Some people feel the same about Timon of Athens, but not after this new National production, I reckon. It was odd to see the play described in one newspaper listing as Shakespeare’s “difficult” play, a term usually reserved for All’s Well That Ends Well, or Troilus and Cressida, perhaps King John or, less often nowadays, Measure for Measure.

Timon isn’t “difficult”: rich bloke buys friendship, learns the error of his ways, turns against humanity, and that’s it. “Only an incident with comments on it,” said one early Victorian producer. Maybe the listings person meant to say “rarely performed”; but even that’s no longer true, though it was when Scofield did it; like Russell Beale, only more so, he could join both halves of the play in his poetic incandescence.

Since Scofield, there’s been Richard Pasco and Michael Pennington at the RSC, a wonderful production by Peter Brook in his early days at the Bouffes du Nord in Paris and David Suchet at the Young Vic in Trevor Nunn‘s revival. (A production in Canada even set the play in the 1920s, with Timon conceived as a figure akin to the Great Gatsby.)

So in modern times it’s become a sort of parable of the catastrophe in capitalism, which is always a popular theme, rather than a personal tragedy. And the other thing, of course, is the attribution of many scenes in the play to Thomas Middleton; Gary Taylor even includes the play in his magisterial Collected Works of Middleton, commenting that we can now comfortably think of the play as adjacent both to Shakespeare’s King Lear and Middleton’s city plays of homosocial networks and ruthless creditors.

Hytner and Russell Beale certainly pursue the late twentieth century mild obsession with the play as a social satire. The posters resemble one of those “fake celebrity” Alison Jackson photographs, with clearly identifiable likenesses of David Beckham, Madonna and Boris Johnson crowding round Timon at his champagne-laden dining table.

J C Trewin described the play as Shakespeare’s “loneliest” and the adjective is doubly just: the play does stand apart from the main core of the repertory. And Timon has no family, no lover, no relationship with anyone, and no women (apart from the whores).

Well, at the National, he does at least have women, notably Deborah Findlay as his long-suffering PA and Olivia Llewellyn as a city fixer. And the whores are re-cast as elegant ballet dancers, the after-dinner entertainment. There’s quite a lot of fiddling around with the play, and some lines imported from other plays, but everything is for the best in this worst of all possible worlds.

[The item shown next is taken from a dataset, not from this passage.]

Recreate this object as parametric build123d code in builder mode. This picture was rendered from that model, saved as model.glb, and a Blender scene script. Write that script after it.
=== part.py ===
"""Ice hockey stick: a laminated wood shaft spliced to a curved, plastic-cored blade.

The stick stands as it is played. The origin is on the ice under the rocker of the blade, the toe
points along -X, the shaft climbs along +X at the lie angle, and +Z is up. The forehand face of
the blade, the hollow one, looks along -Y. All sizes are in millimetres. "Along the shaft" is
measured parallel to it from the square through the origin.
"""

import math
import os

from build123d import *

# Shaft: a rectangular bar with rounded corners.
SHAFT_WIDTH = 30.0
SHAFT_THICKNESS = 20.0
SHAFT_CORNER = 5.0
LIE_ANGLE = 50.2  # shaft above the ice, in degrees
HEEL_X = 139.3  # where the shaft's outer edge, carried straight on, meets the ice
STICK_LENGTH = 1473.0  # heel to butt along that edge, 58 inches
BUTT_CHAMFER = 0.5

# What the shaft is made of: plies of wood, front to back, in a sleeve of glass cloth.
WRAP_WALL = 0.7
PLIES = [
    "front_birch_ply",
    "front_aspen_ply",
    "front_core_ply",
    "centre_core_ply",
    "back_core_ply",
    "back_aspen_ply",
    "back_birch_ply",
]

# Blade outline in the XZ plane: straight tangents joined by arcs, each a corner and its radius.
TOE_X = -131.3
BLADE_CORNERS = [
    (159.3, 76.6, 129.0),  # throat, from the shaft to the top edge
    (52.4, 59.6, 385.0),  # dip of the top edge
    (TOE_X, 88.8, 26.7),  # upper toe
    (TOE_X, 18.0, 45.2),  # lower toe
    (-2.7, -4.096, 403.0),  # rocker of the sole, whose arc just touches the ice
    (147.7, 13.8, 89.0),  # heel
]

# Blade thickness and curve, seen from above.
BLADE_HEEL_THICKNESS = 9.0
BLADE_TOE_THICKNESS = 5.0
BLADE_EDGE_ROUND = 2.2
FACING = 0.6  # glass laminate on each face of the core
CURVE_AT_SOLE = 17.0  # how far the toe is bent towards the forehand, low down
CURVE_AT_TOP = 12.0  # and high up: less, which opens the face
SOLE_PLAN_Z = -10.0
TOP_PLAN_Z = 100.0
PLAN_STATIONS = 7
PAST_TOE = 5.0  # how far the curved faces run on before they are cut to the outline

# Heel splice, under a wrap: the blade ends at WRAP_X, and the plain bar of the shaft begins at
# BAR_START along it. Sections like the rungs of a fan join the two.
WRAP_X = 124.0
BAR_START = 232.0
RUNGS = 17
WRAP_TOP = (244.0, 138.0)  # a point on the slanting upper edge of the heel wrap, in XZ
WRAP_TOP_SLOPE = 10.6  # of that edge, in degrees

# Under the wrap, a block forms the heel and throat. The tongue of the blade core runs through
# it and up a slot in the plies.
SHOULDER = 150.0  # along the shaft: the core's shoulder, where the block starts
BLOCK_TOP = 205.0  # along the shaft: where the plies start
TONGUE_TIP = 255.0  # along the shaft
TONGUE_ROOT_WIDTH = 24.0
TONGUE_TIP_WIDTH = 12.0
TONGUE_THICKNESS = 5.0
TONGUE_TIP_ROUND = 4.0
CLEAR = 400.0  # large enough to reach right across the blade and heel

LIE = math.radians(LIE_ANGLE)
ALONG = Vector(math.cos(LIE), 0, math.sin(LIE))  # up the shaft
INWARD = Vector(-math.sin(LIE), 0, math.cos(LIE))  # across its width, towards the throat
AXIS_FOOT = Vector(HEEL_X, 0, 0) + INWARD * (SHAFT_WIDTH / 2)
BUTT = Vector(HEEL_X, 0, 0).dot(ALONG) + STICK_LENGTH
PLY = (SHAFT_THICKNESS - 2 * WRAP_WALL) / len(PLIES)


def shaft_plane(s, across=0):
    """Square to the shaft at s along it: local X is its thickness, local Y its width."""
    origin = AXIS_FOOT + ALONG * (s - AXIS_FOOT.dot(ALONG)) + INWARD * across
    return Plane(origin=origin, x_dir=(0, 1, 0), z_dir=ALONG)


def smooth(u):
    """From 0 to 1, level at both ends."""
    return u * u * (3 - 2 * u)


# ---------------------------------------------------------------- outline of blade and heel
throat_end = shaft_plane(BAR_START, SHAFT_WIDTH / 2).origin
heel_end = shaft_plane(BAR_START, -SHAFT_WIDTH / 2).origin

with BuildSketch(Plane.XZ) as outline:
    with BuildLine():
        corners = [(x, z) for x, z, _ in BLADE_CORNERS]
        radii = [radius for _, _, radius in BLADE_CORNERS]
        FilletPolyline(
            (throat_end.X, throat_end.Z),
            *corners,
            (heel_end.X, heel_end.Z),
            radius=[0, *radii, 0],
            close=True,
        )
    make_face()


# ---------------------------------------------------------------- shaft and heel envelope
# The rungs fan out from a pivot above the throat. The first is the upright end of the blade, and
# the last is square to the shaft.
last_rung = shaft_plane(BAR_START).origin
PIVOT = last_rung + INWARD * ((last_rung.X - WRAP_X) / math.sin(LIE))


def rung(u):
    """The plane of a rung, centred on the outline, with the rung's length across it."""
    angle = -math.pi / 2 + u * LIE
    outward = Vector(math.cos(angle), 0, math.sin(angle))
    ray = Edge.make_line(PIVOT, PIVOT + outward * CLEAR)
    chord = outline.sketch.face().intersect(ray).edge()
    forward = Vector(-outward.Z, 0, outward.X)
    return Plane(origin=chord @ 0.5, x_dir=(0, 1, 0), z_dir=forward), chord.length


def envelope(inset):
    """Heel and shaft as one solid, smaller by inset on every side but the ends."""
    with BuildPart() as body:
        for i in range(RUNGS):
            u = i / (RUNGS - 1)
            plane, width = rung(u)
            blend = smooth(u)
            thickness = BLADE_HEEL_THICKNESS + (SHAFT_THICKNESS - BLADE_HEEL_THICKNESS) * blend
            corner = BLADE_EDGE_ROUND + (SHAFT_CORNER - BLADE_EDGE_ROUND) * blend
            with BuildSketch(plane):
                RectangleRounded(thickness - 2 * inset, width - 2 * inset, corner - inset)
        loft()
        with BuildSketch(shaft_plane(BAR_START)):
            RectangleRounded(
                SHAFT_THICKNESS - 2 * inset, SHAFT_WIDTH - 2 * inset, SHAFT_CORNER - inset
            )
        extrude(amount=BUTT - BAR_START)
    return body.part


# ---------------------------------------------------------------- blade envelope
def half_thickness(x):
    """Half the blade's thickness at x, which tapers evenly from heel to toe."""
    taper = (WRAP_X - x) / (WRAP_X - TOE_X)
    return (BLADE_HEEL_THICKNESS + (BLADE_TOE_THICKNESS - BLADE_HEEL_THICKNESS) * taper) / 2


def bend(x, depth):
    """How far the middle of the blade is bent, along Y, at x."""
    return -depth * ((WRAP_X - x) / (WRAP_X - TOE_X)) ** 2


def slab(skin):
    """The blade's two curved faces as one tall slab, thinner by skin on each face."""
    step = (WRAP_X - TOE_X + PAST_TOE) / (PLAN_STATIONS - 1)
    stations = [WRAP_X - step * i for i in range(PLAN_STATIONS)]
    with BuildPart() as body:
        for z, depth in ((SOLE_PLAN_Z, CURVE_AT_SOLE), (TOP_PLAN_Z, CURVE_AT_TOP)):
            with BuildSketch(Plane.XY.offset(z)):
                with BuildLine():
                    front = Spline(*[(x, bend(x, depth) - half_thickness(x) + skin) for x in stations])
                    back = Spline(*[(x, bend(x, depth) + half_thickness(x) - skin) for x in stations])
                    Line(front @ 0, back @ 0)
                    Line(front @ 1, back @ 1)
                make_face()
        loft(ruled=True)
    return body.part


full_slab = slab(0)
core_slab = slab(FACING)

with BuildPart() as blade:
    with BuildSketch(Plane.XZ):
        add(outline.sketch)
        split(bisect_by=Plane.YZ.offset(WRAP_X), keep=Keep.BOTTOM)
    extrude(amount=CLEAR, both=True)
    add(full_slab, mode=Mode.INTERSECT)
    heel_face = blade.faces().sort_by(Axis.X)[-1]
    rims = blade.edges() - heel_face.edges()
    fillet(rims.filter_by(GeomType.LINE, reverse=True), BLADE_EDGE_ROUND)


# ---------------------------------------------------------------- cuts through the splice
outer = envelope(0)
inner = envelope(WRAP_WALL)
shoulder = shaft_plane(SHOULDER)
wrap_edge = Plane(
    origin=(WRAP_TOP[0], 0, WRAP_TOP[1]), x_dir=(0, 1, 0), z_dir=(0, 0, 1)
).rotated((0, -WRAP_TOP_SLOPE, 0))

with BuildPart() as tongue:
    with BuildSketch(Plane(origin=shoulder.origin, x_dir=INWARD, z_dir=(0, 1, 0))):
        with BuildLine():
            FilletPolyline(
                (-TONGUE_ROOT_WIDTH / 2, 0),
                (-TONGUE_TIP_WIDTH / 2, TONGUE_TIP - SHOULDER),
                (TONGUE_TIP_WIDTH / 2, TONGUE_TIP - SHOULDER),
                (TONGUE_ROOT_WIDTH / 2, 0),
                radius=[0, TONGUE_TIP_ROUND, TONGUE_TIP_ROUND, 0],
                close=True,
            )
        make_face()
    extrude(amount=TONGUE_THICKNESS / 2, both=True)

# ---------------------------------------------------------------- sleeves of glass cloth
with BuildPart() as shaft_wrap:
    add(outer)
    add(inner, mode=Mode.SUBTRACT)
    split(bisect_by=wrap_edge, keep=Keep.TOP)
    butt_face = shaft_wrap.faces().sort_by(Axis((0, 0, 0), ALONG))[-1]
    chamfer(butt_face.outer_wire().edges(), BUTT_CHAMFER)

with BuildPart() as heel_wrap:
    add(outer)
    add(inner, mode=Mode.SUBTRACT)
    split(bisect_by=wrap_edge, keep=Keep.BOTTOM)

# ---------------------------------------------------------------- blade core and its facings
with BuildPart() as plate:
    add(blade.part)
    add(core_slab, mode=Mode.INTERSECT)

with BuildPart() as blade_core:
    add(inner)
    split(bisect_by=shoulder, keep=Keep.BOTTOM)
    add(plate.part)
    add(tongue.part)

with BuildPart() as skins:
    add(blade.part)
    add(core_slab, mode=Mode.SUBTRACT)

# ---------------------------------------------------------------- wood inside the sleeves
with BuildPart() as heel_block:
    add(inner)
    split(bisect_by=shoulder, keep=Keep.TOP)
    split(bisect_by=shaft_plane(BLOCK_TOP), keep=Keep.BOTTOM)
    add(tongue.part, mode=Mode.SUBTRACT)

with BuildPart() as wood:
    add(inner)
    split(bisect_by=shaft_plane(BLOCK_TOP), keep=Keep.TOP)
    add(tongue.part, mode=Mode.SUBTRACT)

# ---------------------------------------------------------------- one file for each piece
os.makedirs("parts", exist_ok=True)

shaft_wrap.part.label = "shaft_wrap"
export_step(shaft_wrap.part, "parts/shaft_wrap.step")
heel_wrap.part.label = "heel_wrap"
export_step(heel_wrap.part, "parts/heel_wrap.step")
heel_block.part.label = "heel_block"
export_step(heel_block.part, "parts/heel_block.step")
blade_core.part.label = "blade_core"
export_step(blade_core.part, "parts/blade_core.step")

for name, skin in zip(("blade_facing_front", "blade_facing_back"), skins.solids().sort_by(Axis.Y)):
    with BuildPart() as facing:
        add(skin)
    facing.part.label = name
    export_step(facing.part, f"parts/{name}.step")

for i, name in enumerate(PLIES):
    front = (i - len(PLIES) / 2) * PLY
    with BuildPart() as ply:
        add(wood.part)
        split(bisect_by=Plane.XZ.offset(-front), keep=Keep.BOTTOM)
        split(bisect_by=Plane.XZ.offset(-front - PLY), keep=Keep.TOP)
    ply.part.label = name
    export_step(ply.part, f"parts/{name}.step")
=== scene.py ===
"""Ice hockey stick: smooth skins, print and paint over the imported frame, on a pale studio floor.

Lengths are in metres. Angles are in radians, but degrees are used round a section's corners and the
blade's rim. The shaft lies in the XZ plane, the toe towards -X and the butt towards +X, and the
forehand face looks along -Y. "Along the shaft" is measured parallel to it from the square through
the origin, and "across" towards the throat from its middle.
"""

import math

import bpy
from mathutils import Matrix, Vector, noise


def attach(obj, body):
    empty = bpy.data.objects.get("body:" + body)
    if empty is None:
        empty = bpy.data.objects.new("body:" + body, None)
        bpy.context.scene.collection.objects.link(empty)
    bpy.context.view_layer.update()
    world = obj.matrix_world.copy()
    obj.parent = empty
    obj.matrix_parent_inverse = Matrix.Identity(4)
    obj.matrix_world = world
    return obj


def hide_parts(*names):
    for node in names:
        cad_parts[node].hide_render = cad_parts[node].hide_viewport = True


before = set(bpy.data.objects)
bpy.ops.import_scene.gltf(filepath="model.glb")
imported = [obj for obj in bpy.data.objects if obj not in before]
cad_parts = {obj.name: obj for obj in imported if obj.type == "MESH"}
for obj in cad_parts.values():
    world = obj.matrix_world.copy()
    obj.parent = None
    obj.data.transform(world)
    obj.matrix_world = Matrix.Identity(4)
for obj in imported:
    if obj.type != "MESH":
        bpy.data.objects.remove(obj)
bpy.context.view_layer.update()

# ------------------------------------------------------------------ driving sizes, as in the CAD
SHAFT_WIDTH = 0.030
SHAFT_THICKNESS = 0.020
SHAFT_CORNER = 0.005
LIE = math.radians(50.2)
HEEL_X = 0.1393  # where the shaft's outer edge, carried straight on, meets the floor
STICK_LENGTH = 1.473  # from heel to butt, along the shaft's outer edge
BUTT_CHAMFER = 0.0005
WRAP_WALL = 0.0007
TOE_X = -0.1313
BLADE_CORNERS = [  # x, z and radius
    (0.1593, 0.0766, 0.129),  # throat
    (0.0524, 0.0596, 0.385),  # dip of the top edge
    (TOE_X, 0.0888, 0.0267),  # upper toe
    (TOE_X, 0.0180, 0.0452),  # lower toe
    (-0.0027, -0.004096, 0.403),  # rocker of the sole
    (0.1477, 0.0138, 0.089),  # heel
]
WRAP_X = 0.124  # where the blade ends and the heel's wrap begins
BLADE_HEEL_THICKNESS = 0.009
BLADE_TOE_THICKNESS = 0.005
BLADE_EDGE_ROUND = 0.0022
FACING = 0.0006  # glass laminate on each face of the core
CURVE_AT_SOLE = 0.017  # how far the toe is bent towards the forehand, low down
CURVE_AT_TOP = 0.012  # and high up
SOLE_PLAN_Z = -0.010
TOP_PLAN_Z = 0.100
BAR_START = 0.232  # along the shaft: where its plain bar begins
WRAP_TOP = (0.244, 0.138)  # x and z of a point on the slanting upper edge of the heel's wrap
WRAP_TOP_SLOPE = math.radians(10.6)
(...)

There’s something pure, stark and ineffable about the play which I love – Karl Marx professed it his favourite in all Shakespeare, because it’s all about money and the decline of capitalism; and the great speeches in the second half, which Russell Beale somehow subsumes into the ramblings of a filthy old contemporary vagrant, are as great as any in the canon.

With SRB in the cast, and Hytner’s production already selling fast on the cheap ticket scheme, it looks as though Timon’s not going to be the “loneliest” play for too much longer.